What you need to do — Write out the records below once more, exactly as they stand.

-------- Stored rows

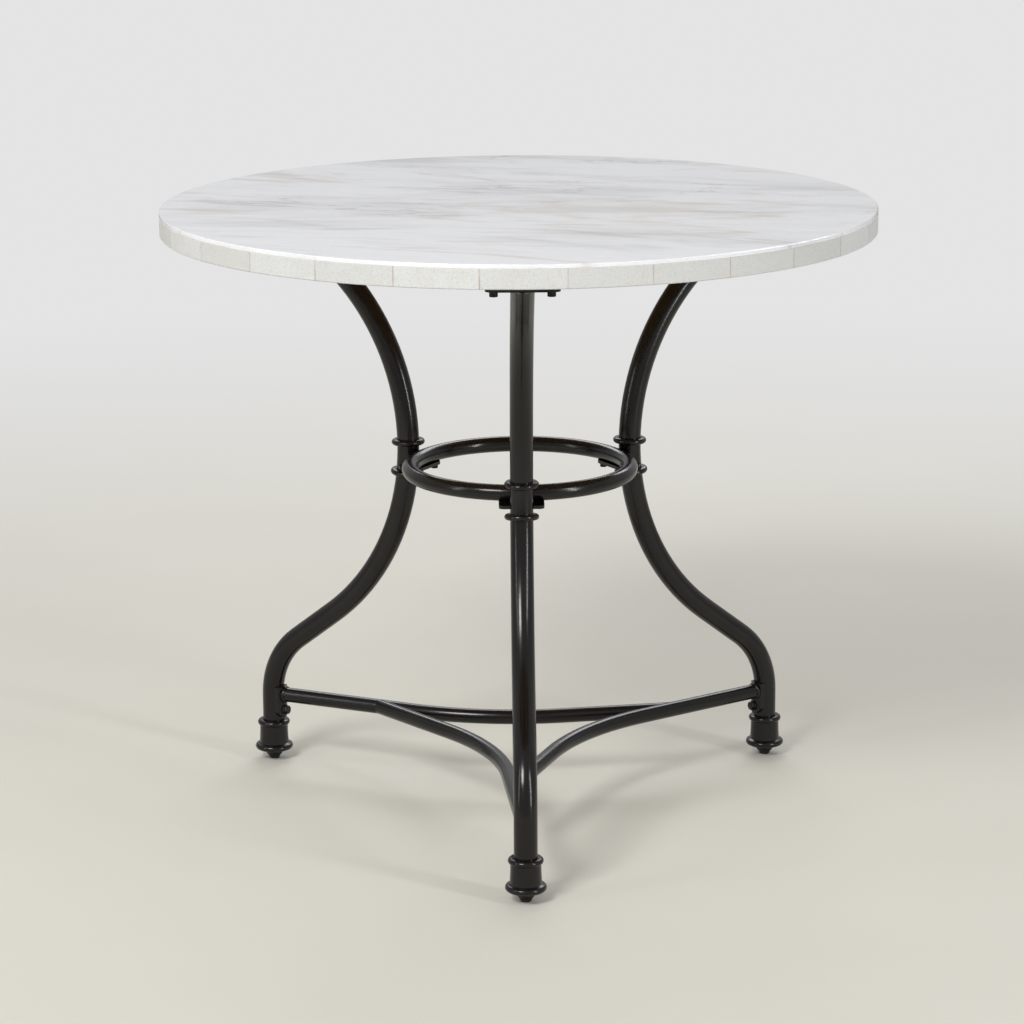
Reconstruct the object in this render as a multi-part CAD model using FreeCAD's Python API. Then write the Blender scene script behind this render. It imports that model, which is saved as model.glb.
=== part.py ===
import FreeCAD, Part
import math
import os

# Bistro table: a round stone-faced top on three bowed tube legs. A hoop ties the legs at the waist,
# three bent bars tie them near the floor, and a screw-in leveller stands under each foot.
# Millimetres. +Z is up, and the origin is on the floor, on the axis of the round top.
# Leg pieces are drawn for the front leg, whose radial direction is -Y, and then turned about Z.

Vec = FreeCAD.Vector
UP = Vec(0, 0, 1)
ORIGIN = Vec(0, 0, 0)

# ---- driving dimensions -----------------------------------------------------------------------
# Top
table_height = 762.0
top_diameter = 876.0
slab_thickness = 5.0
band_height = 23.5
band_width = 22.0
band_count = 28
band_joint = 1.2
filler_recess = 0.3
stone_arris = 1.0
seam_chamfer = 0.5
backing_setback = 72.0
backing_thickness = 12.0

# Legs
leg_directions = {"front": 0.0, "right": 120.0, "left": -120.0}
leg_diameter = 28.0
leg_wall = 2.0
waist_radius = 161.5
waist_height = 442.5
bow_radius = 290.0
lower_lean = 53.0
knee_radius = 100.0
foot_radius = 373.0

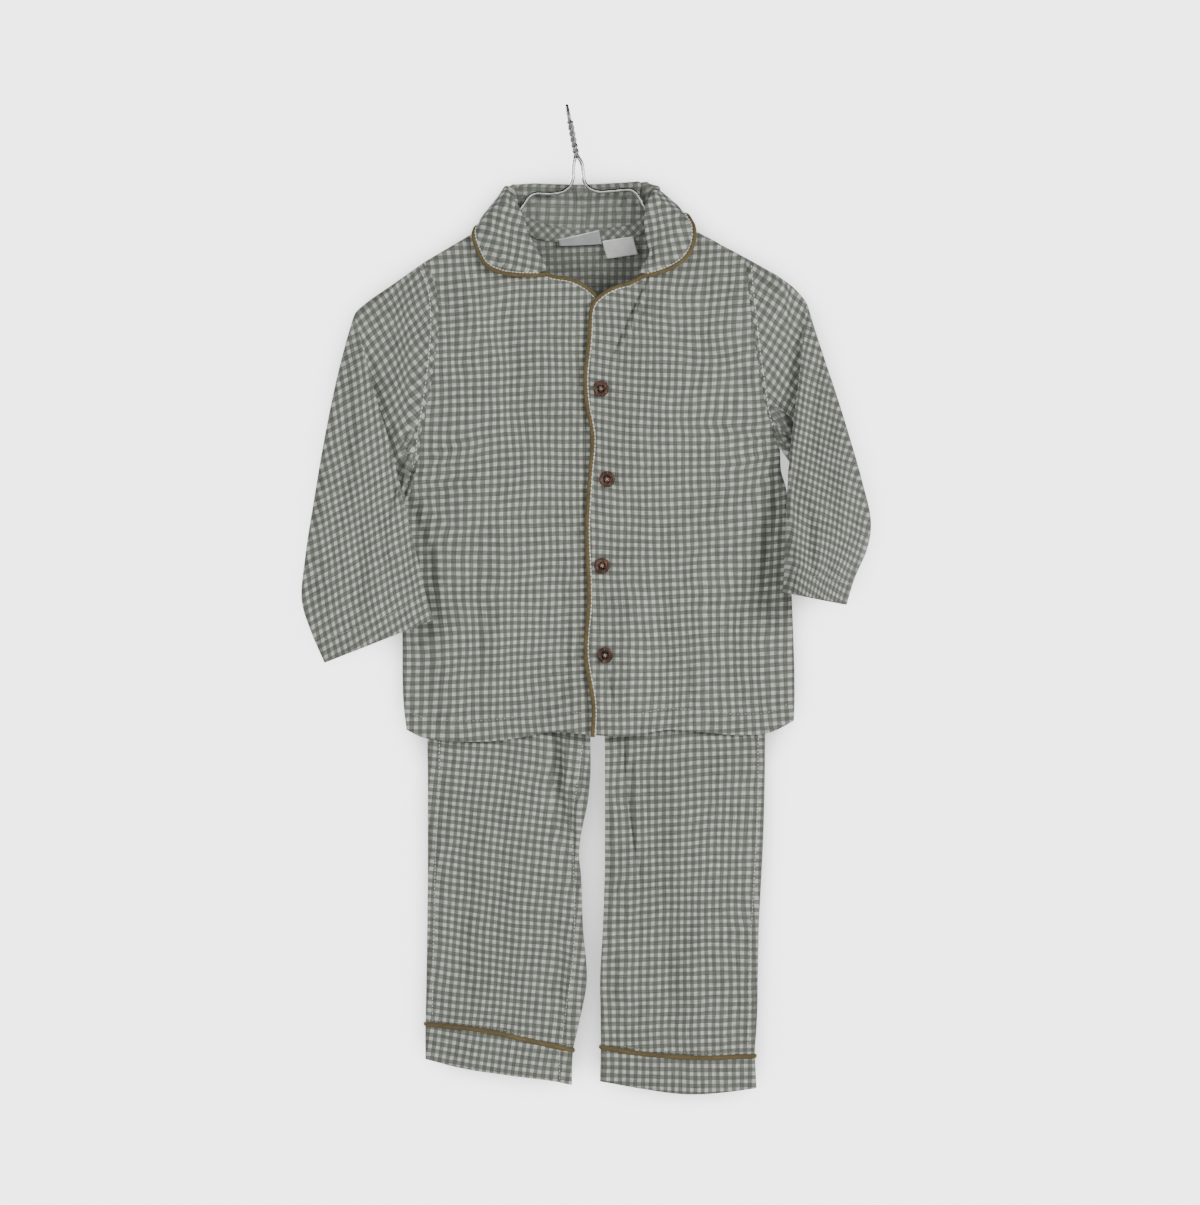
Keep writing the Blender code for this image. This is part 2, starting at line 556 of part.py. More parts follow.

----------------

Full output —
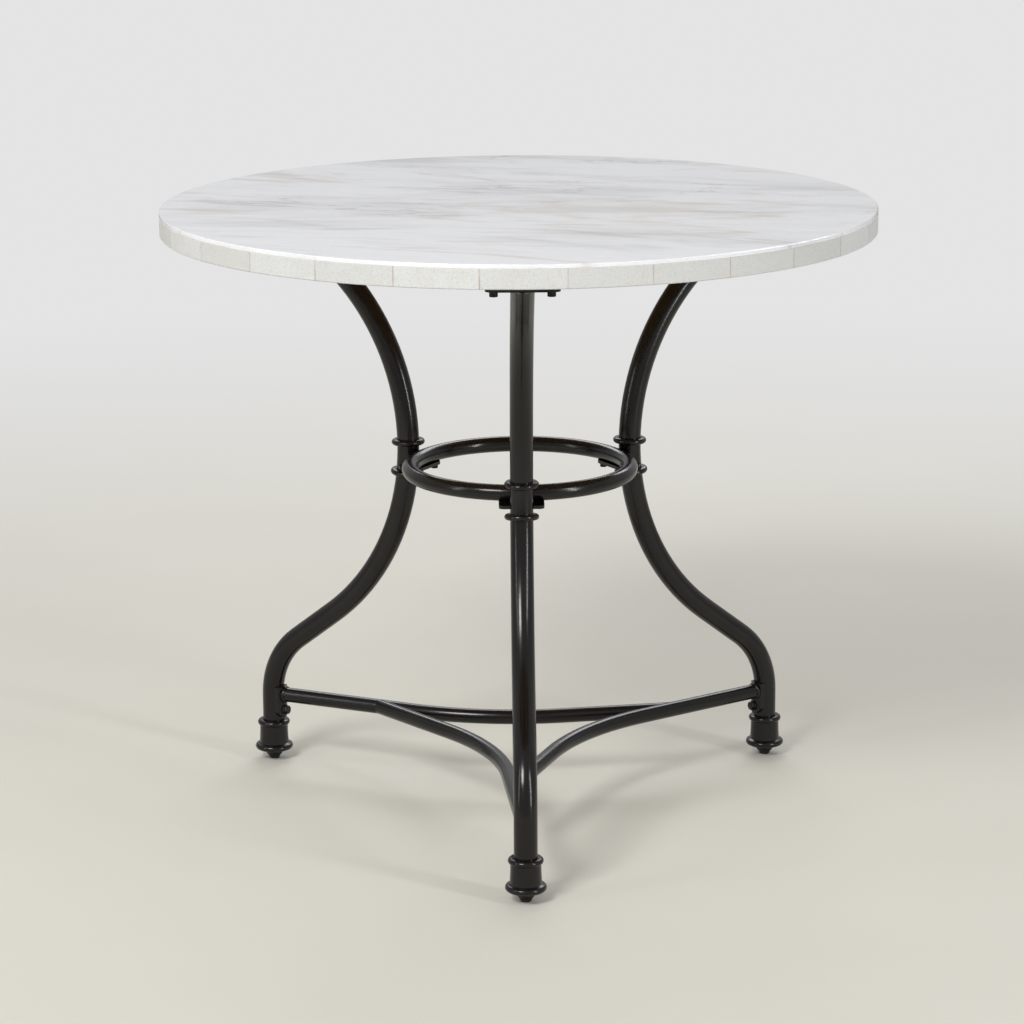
Reconstruct the object in this render as a multi-part CAD model using FreeCAD's Python API. Then write the Blender scene script behind this render. It imports that model, which is saved as model.glb.
=== part.py ===
import FreeCAD, Part
import math
import os

# Bistro table: a round stone-faced top on three bowed tube legs. A hoop ties the legs at the waist,
# three bent bars tie them near the floor, and a screw-in leveller stands under each foot.
# Millimetres. +Z is up, and the origin is on the floor, on the axis of the round top.
# Leg pieces are drawn for the front leg, whose radial direction is -Y, and then turned about Z.

Vec = FreeCAD.Vector
UP = Vec(0, 0, 1)
ORIGIN = Vec(0, 0, 0)

# ---- driving dimensions -----------------------------------------------------------------------
# Top
table_height = 762.0
top_diameter = 876.0
slab_thickness = 5.0
band_height = 23.5
band_width = 22.0
band_count = 28
band_joint = 1.2
filler_recess = 0.3
stone_arris = 1.0
seam_chamfer = 0.5
backing_setback = 72.0
backing_thickness = 12.0

# Legs
leg_directions = {"front": 0.0, "right": 120.0, "left": -120.0}
leg_diameter = 28.0
leg_wall = 2.0
waist_radius = 161.5
waist_height = 442.5
bow_radius = 290.0
lower_lean = 53.0
knee_radius = 100.0
foot_radius = 373.0

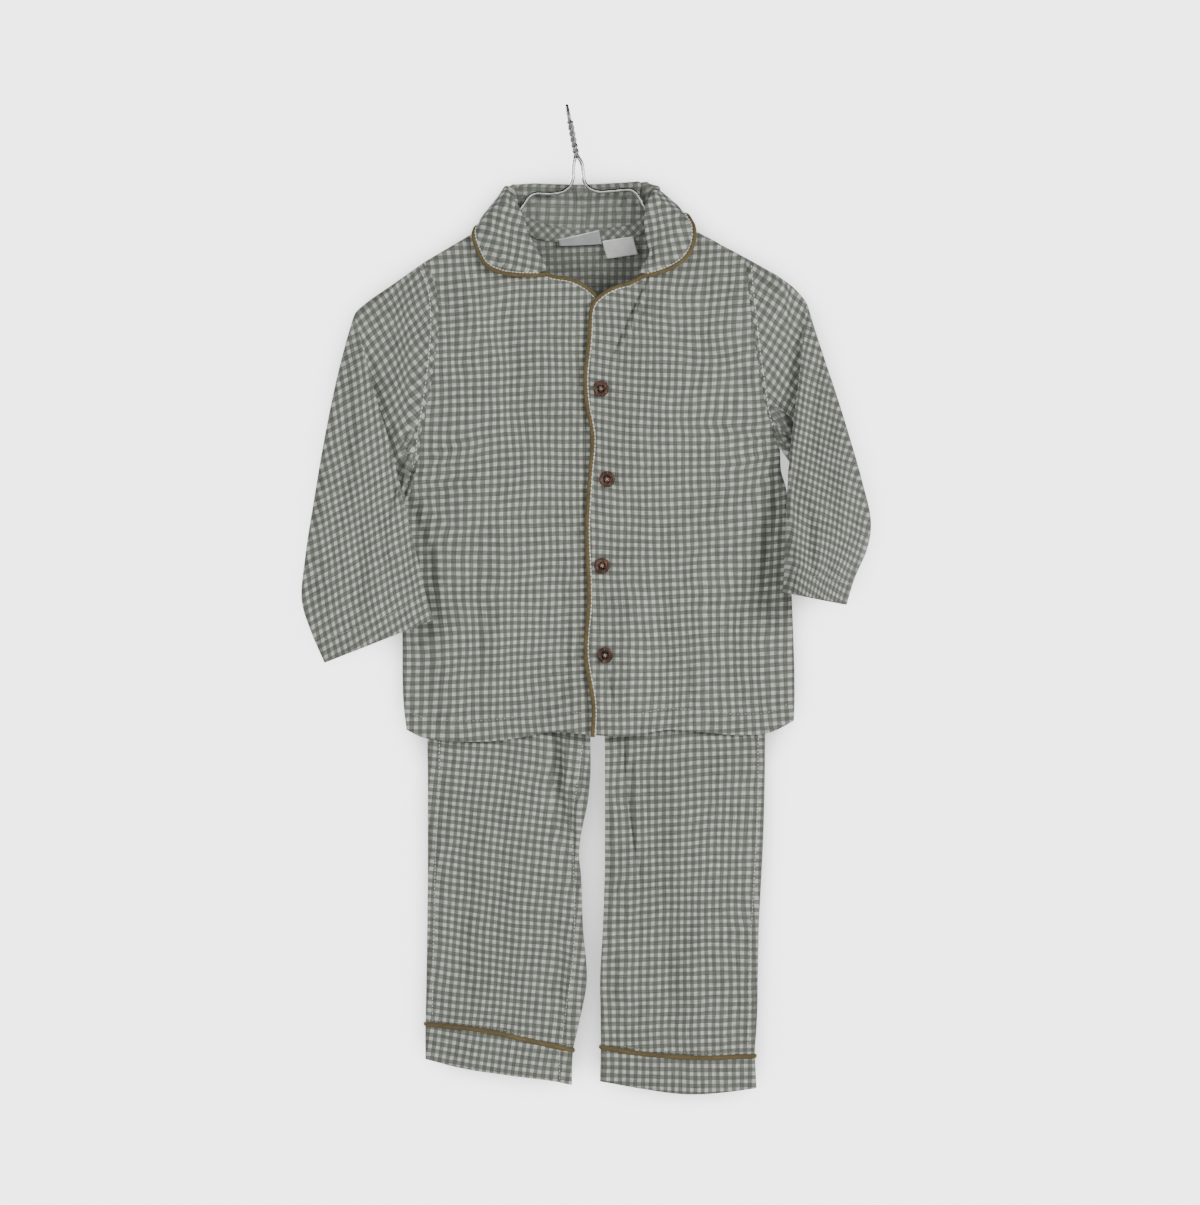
Keep writing the Blender code for this image. This is part 2, starting at line 556 of part.py. More parts follow.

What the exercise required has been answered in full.